Von dem Einzug in das Land Kanaan bis zum Fall der Stadt Jericho, was eindeutig ein Bild von der Vernichtung des organisierten Bösen in dieser Welt ist, läuft alles in Israel in der Kraft Gottes; das Volk führt ununterbrochen den göttlichen Vorsatz aus. Würde das Buch Josua an dieser Stelle enden, hätten wir ein leuchtendes Bild von Gottes Wegen der Einführung seines kommenden Reiches vor uns.

Vom Fall Jerichos bis zur Aufzählung der besiegten Könige (Ende von Josua 12) sieht man sowohl die Wege Gottes als auch das Versagen seines Volkes.

Im letzten Teil des ersten Abschnitts des Buches (Jos 8,30–35) findet man die schöne Szene der Versammlung von ganz Israel auf den Bergen Ebal und Gerisim, wo sich das Volk, eingeführt in das verheißene Land in der Kraft des Wortes Gottes, formal unter den Gehorsam gegenüber diesem Wort stellt. Ähnlich wie auf den Sieg über Jericho die Niederlage gegen Ai folgte, fällt hier das Volk von Stärke in Schwachheit. Statt gehorsam gegenüber dem Wort Gottes zu sein, hörten sie auf Schmeichler (Jos 9) und traten in ein Bündnis mit Feinden ein – das sichere Vorspiel des Ruins.

Der Rest des ersten Teils des Buches beschreibt die Mächte Kanaans und die Eroberung durch Israel und endet mit der Aufzählung der Siege.

Der zweite Teil (Josua 13 – 24) beginnt mit den warnenden Worten des Herrn: „Vom Land ist sehr viel übrig, in Besitz zu nehmen.“ Die allgemeine Schwachheit und Trägheit des Volkes werden beschrieben, während leuchtende Ausnahmen von dem vorherrschenden Geist nicht ausgelassen werden. Das Land hat Ruhe vom Kampf, und die Anbetung des Herrn in Silo und seine Regeln der Gerechtigkeit in den Zufluchtsstädten werden eingeführt. So sind die Umstände vielversprechend für Israel, auf dem jetzt die Verantwortung liegt, das zu erobern, was sie noch nicht unterworfen hatten und das zu behalten, was sie erobert hatten – mit welchen Ergebnissen, das zeigt die folgende Geschichte!

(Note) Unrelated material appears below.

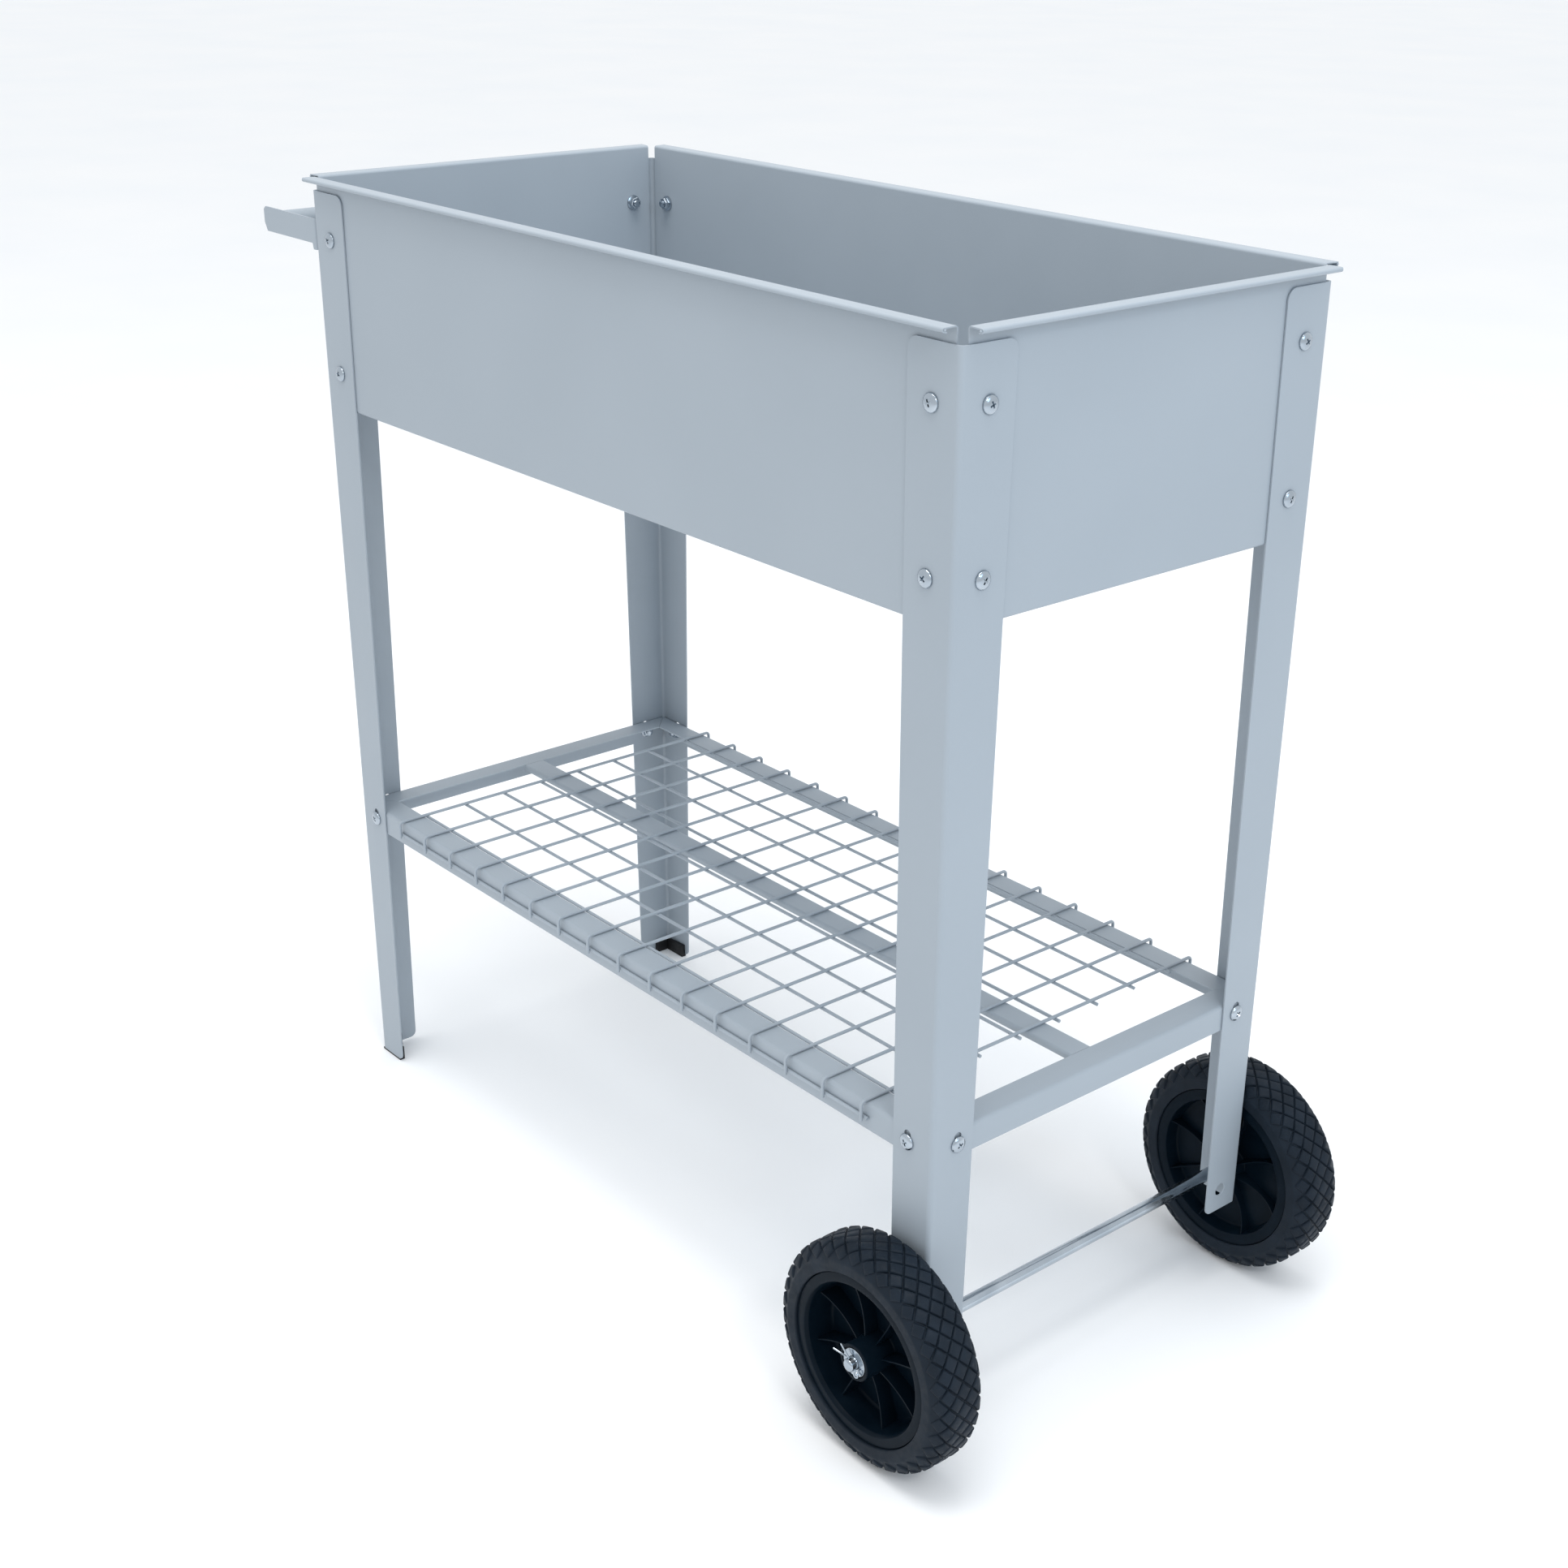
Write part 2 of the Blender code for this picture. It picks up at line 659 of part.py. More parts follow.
def axis_placement(sign_y):
    """Local +Z runs outward along the axle from the cart's middle."""
    return Matrix.Translation((WHEEL_X, 0.0, WHEEL_RADIUS)) @ Matrix.Rotation(-sign_y * math.pi / 2, 4, "X")


def add_axle(cart):
    chamfer = 1.6 * MM
    crown_radius = 2.6 * MM
    profile = (
        (crown_radius, -AXLE_HALF_LENGTH),
        (AXLE_RADIUS, -AXLE_HALF_LENGTH + chamfer),
        (AXLE_RADIUS, AXLE_HALF_LENGTH - chamfer),
        (crown_radius, AXLE_HALF_LENGTH),
    )
    axle = add_part(cart, "axle", "zinc", turned(profile, AXLE_SIDES), axis_placement(1), smooth=True)
    pin_axis = Vector((math.sin(PIN_TILT), 0.0, math.cos(PIN_TILT)))
    pin_holes = bmesh.new()
    for sign_y in SIDES.values():
        centre = Vector((WHEEL_X, sign_y * PIN_Y, WHEEL_RADIUS))
        reach = pin_axis * 2 * AXLE_RADIUS
        rod(centre - reach, centre + reach, PIN_HOLE, PIN_SIDES, pin_holes)
    apply_boolean(axle, add_cutter(cart, "pin_holes", pin_holes), "DIFFERENCE")
    profile = (
        (PIN_HEAD_RADIUS, PIN_HEAD[0]),
        (PIN_HEAD_RADIUS, PIN_HEAD[1]),
        (PIN_RADIUS, PIN_HEAD[1]),
        (PIN_RADIUS, PIN_TIP),
    )
    for name, sign_y in SIDES.items():
        centre = Matrix.Translation((WHEEL_X, sign_y * PIN_Y, WHEEL_RADIUS))
        placement = centre @ pin_axis.to_track_quat("Z", "Y").to_matrix().to_4x4()
        add_part(cart, "cotter_pin_" + name, "zinc", turned(profile, PIN_SIDES), placement, smooth=True)


def washer(start):
    end = start + WASHER_THICKNESS
    profile = ((WASHER_RADIUS, start), (WASHER_RADIUS, end), (AXLE_HOLE, end), (AXLE_HOLE, start))
    return turned(profile, WASHER_SIDES, ring=True)


def wheel_ring(profile_mm, sides, flat_bottom):
    """A turned ring about the axle. With a flat bottom its facets, not its corners, reach the radius."""
    grow = 1.0 / math.cos(math.pi / sides) if flat_bottom else 1.0
    loops = [circle(radius * MM * grow, along * MM, sides, flat_bottom) for radius, along in profile_mm]
    return loft(loops, ring=True)


def add_wheels(cart):
    for name, sign_y in SIDES.items():
        placement = axis_placement(sign_y)
        add_part(cart, "washer_inner_" + name, "zinc", washer(INNER_WASHER_Y), placement, smooth=True)
        add_part(cart, "washer_outer_" + name, "zinc", washer(OUTER_WASHER_Y), placement, smooth=True)
        rim = wheel_ring(RIM_PROFILE, RIM_SIDES, flat_bottom=False)
        add_part(cart, "wheel_rim_" + name, "rim_plastic", rim, placement, smooth=True)
        tyre = wheel_ring(TYRE_PROFILE, TYRE_SIDES, flat_bottom=True)
        add_part(cart, "tyre_" + name, "tyre_rubber", tyre, placement, smooth=True)


def cap_outline(start, end):
    """An L outline: both legs of it lie between two distances from the outer corner."""
    side_reach = leg_width(0.0) - CAP_SHORT_OF_EDGE
    side_arm = ((start, start), (side_reach, start), (side_reach, end))
    return side_arm + ((end, end), (end, CAP_END_REACH), (start, CAP_END_REACH))


def add_foot_caps(cart):
    """The caps inside the feet of the handle-end legs, with a thin sole under the sheet."""
    inner_start = LEG_BEND
    end = LEG_INNER_STEP + CAP_THICKNESS
    sole = cap_outline(GAP, end)
    plug = list(cap_outline(LEG_INNER_STEP, end))
    plug[0] = (inner_start, inner_start)
    levels = ((0.0, sole), (CAP_SOLE, sole), (CAP_SOLE, plug), (CAP_HEIGHT, plug))
    for name, sign_y in SIDES.items():
        loops = []
        for height, outline in levels:
            spots = [(-(HALF_LENGTH - in_x), sign_y * (HALF_WIDTH - in_y), height) for in_x, in_y in outline]
            loops.append([Vector(spot) for spot in spots])
        add_part(cart, "foot_cap_" + name, "cap_plastic", loft(loops))


def build():
    clear_scene()
    cart = add_cart_origin()
    leg_holes = add_screw_cutter(cart, "leg_screw_holes", slotted=True)
    sheet_holes = add_screw_cutter(cart, "sheet_screw_holes", slotted=False)
    axle_holes = add_axle_cutter(cart)
    add_tray_walls(cart, sheet_holes)
    add_tray_floor(cart)
    add_legs(cart, leg_holes, axle_holes)
    add_handle(cart, sheet_holes)
    add_shelf_rails(cart, sheet_holes)
    add_middle_bar(cart)
    add_shelf_grid(cart)
    add_axle(cart)
    add_wheels(cart)
    add_foot_caps(cart)
    add_screws(cart)


build()
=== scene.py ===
"""Looks of the raised planter cart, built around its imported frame.

Metres, +Z up. Shapes are laid out from the middle of the tray and then moved by CART_PLACE.
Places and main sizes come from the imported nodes, so each piece lies where its CAD node lies.
"""

import math

import bmesh
import bpy
from mathutils import Matrix, Quaternion, Vector


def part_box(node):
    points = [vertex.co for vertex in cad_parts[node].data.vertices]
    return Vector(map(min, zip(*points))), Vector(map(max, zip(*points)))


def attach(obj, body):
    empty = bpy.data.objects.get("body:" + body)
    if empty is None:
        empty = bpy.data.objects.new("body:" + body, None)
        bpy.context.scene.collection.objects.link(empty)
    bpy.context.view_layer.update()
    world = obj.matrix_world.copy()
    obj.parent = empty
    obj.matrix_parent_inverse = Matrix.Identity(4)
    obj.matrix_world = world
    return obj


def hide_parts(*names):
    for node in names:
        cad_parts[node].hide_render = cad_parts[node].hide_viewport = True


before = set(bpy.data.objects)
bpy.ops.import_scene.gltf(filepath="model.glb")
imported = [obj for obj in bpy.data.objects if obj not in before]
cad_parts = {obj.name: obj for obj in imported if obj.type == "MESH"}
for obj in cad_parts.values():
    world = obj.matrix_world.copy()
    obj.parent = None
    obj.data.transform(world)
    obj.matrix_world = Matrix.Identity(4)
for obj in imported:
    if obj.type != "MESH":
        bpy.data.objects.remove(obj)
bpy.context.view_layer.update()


def middle(node):
    low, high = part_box(node)
    return (low + high) / 2


MM = 0.001
GAP = 0.3 * MM
BEND_STEPS = 8
SMOOTH_ANGLE = math.radians(32.0)

# Camera
CAMERA_PLACE = (1.30905, -1.06847, 1.06582)
CAMERA_AZIMUTH = math.radians(49.043)
CAMERA_ELEVATION = math.radians(25.160)
CAMERA_ROLL = math.radians(0.750)
CAMERA_LENS = 50.69
CAMERA_SHIFT = (-0.0261, 0.0562)

# Sheet metal
LEG_SHEET = 1.2 * MM
LEG_BEND = 4.0 * MM
LEG_WIDTH_TOP = 46.5 * MM
LEG_WIDTH_GROUND = 35.5 * MM
LEG_CORNER_TOP = 8.0 * MM
LEG_CORNER_BOTTOM = 6.0 * MM
TRAY_SHEET = 0.8 * MM
TRAY_BEND = 2.2 * MM
LIP_REACH = 12.5 * MM
LIP_DROP = 3.2 * MM
LIP_HEM = 1.9 * MM
LIP_WIRE = 0.78 * MM
TRAY_FLANGE = 15.0 * MM
WALL_END_CUT = 4.8 * MM
LIP_END_CUT = 2.2 * MM
MITRE = 0.25 * MM
DRAIN_RADIUS = 5.0 * MM
DRAIN_ROWS = 3
DRAINS_A_ROW = 6
DRAIN_PITCH_X = 120.0 * MM
DRAIN_PITCH_Y = 100.0 * MM

# Shelf
RAIL_FLANGE = 22.0 * MM
RAIL_SHEET = 1.2 * MM
RAIL_BEND = 3.0 * MM
RAIL_END_CUT = 2.5 * MM
BAR_FOLD = 5.0 * MM
BAR_BEND = 2.4 * MM
WIRE_RADIUS = 1.35 * MM
WIRE_SIDES = 12
WIRE_CROSS = 2.5 * MM
WIRE_PITCH = 41.5 * MM
WIRE_BEND = 3.2 * MM
CROSS_WIRES = 16
LONG_WIRES = 8
WIRE_NUB = 4.3 * MM
END_WIRE_DROP = 11.0 * MM

# Screws
SCREW_INSET = 24.5 * MM
SCREW_HEIGHTS = {"upper": 763.0 * MM, "lower": 655.0 * MM, "shelf": 251.0 * MM}
SCREW_RADIUS = 3.0 * MM
SCREW_HOLE = 3.4 * MM
SCREW_SIDES = 40
SLOT_RISE = 6.0 * MM
HEAD_CURVE = (  # (radius, rise) in millimetres
    (6.3, 0.0),
    (6.3, 0.55),
    (6.15, 1.0),
    (5.75, 1.5),
    (5.0, 2.0),
    (3.9, 2.45),
    (2.4, 2.72),
    (0.9, 2.8),
)
RECESS_HALF_WIDTH = 0.65 * MM
RECESS_REACH = 2.9 * MM
RECESS_DEPTH = 1.7 * MM
NUT_FLANGE_RADIUS = 6.4 * MM
NUT_ACROSS_CORNERS = 5.2 * MM
NUT_HEIGHT = 5.0 * MM
NUT_FLANGE_EDGE = 0.7 * MM
NUT_SKIRT = 1.5 * MM
TIP_LENGTH = 2.4 * MM
THREAD_DEPTH = 0.25 * MM
THREAD_TURNS = 5

# Push handle
HANDLE_END = 469.0 * MM
HANDLE_TOP = 777.0 * MM
HANDLE_BOTTOM = 757.0 * MM
TAB_BOTTOM = 752.0 * MM
TAB_INNER_Y = 133.0 * MM
HANDLE_SHEET = 1.5 * MM
HANDLE_BEND = 3.0 * MM
TAB_STEP = (2.0 * HANDLE_BEND, 2.4 * HANDLE_BEND)  # where an arm narrows past its tab, out from the leg
ARM_FACE_Y = 171.2 * MM
ARM_TOP_CHAMFER = (3.0 * MM, 2.5 * MM)
ARM_BOTTOM_CHAMFER = (4.0 * MM, 7.0 * MM)
GRIP_WALL = 1.5 * MM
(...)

Das Buch endet mit dem Auftrag Josuas und mit seiner Aufforderung an das Volk, sich nicht mit den Nationen zu verbinden, verbunden mit dem Wort des Herrn, der sie an seine Wege der Barmherzigkeit erinnert, gefolgt von Josuas Aufruf, die fremden Götter wegzutun; es schließt mit dem Tod Josuas und dem Ergebnis des Glaubens Josephs.

Der erste Teil des Buches Josua ist im Ganzen lebendig, voll göttlicher Energie. Es ist im Wesentlichen von Stärke in dem Herrn und in der Macht seiner Stärke geprägt. Der zweite Teil ist im Großen und Ganzen Untätigkeit; und Untätigkeit angesichts des Feindes ist Versagen.

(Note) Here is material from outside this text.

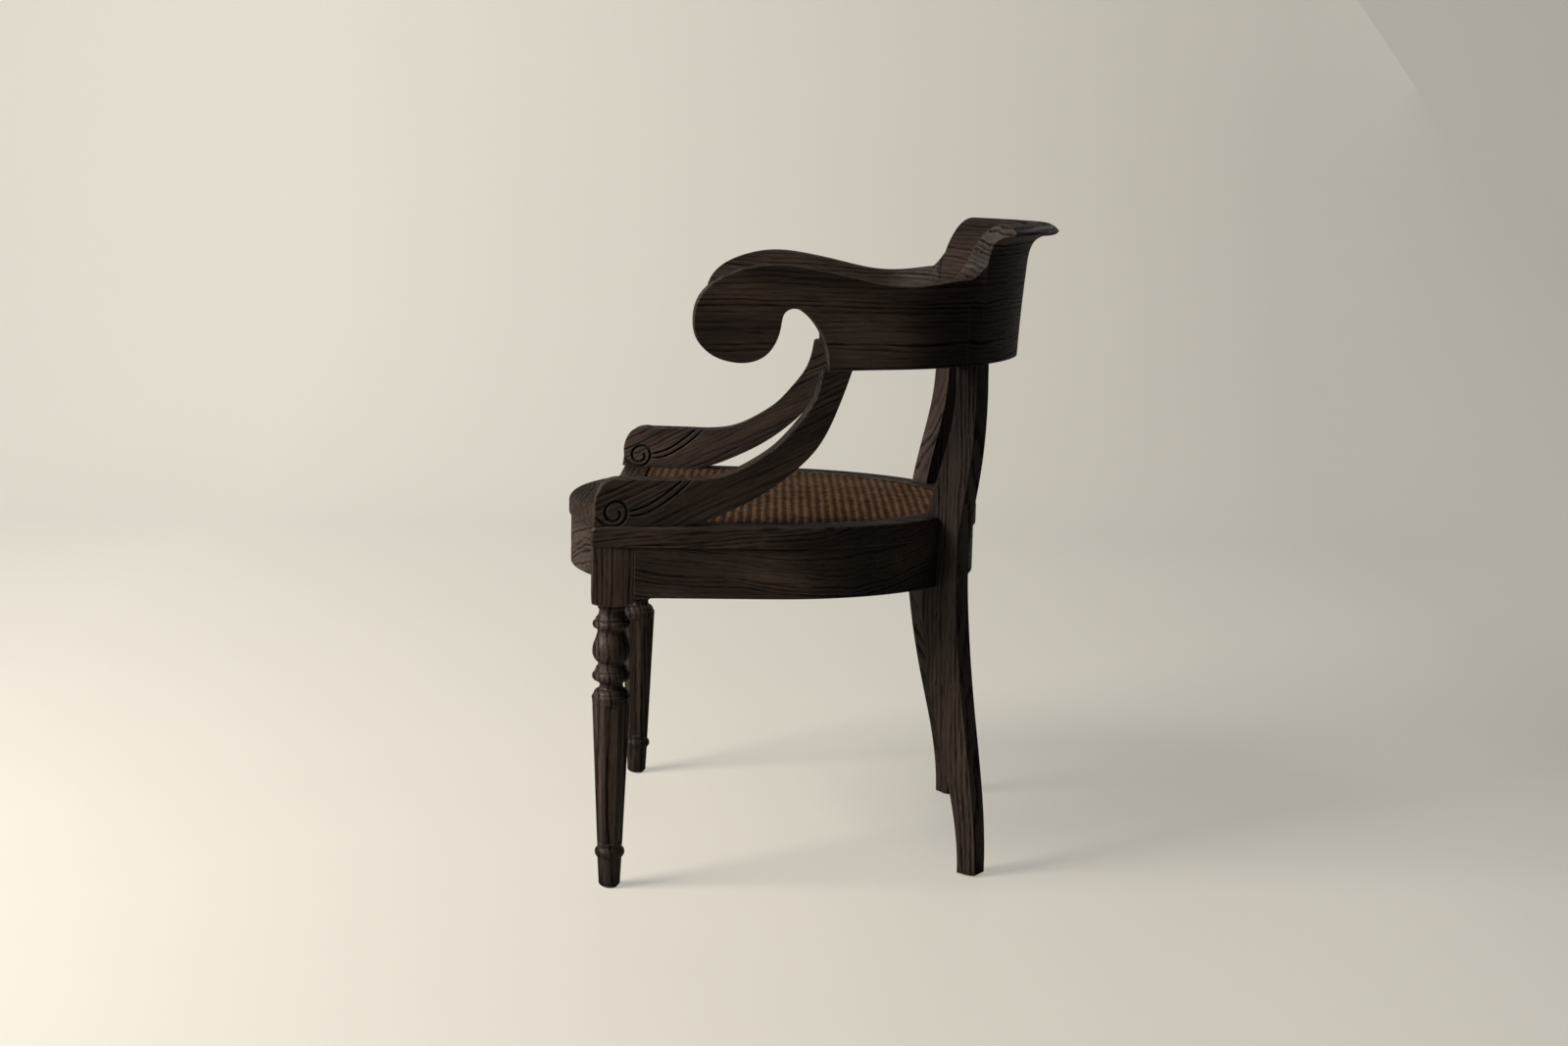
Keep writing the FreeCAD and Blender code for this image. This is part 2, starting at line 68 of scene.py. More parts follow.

Eifer gefolgt von Untätigkeit, das ist kurz gesagt die Geschichte jeder Ära, in der Gott seinem Volk die Verantwortung auferlegt hat, eine gottgegebene Stellung aufrechtzuerhalten. Und müssen wir nicht hinzufügen, dass Eifer gefolgt von Untätigkeit auch in Kurzem ausgedrückt die Geschichte der verschiedenen religiösen Bewegungen war, die es unter Christen gegeben hat – jener Erweckungen zurück zur Wahrheit und zu Christus, die es seit Pfingsten so häufig gegeben hat?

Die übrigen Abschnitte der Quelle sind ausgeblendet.